See also: MAS launches coalition, two pilots to test 'transition credits' for early retirement of coal plants
Repower Initiative’s whitepaper outlines four key recommendations for financiers and policymakers: embrace emerging landscape of clean technologies, integrate repowering in CFPP refinancing programmes, prioritise investments in clean capacity and redirect subsidies supporting CFPPs, and map all CFPP sites and evaluate repowering options.
Quantified Carbon founder Staffan Qvist says: “We are excited to release our first whitepaper and look forward to working with HSBC to move the idea of repowering from extensive research to application, sharing our knowledge and experience with the financial services industry.”
Qvist, who started the Repower Initiative with global climate policy expert and Member of the UK’s House of Lords Bryony Worthington, adds: “We hope to increase understanding of the potential that repowering pathways have for accelerating decarbonisation, as well as to lay the groundwork for the first projects to move forward.”
HSBC global head of sustainability and partnerships Jenny McInnes says the bank is collaborating with several initiatives to support a just transition of the energy sector, “including our involvement in the Just Energy Transition Partnerships in Vietnam and Indonesia”.

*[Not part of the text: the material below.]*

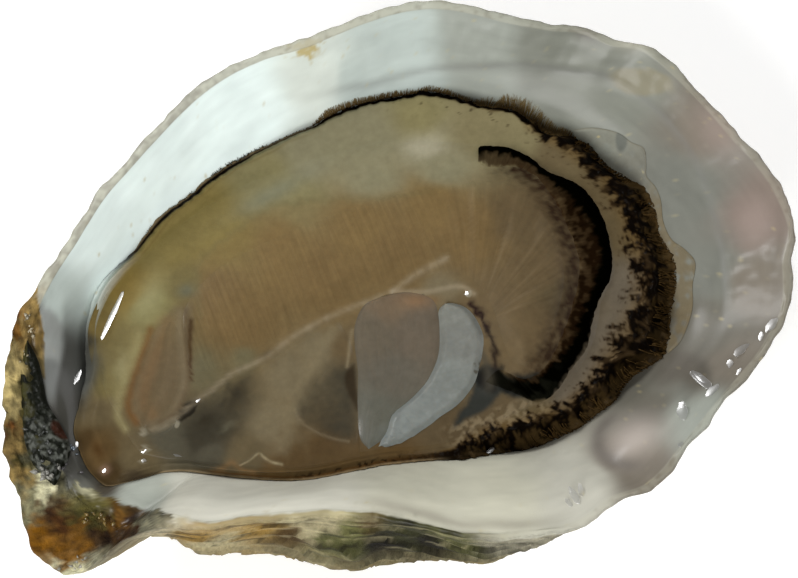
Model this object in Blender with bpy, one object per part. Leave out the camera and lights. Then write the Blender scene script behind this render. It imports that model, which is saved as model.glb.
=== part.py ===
"""Oyster on the half shell: the cupped lower valve with the opened oyster lying in it.

The valve lies on its back. +X runs from the hinge (beak) to the bill, +Z is up, and the
origin is on the table under the middle of the shell's box. All sizes below are in
millimetres; MM turns them into metres when a mesh is made.

Every piece starts as a primitive (a UV sphere, or a small circle spun into a ring) and is
formed by moving its vertices with functions of a few named curves:
- the valve's outer face, rim and nacre are profiles that change round the shell;
- a soft organ is a cushion between two edge curves, resting on the nacre.
"""
import bmesh
import bpy
from math import atan2, cos, degrees, hypot, pi, radians, sin
from mathutils import Matrix, Vector

MM = 0.001

# ---- driving dimensions -------------------------------------------------------------------
SHELL_SEGMENTS = 84          # columns of the valve's mesh round the rim
SHELL_RINGS = 28             # rings of the valve's mesh, from the foot over the rim to the floor
OUTER_RINGS = 15             # how many of those lie on the outer face, three to a ledge
FOOT_RINGS = 2               # and how many on the flat foot
FLOOR_THICKNESS = 3.6        # nacre over the foot, at the deepest point of the cup
FOOT = (17.0, 10.0)          # half-axes of the flat spot that the valve rests on
FOOT_CENTRE = (-1.2, -2.8)
GAP = 0.3                    # between pieces that touch
BED_GAP = 0.55               # between an organ's underside and the faceted nacre
MANTLE_LINE = 18.4           # height of the nacre where the mantle's edge lies on it
LEDGES = 5                   # growth ledges up the outer face
LEDGE_STEP = 1.5             # how far each ledge stands out at the rim
FOLDS = 9                    # radial folds of the outer face
FOLD_DEPTH = 0.9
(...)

“The Repower Initiative is an exciting partnership that is already beginning to shift the discourse around early-coal retirement and has the potential to be a real game-changer,” adds McInnes. “By identifying sites where repower can reduce costs, deliver reliable energy now and in the future, and support local communities — in the countries and regions where it is needed most urgently — we have the potential to accelerate our transition to net zero.”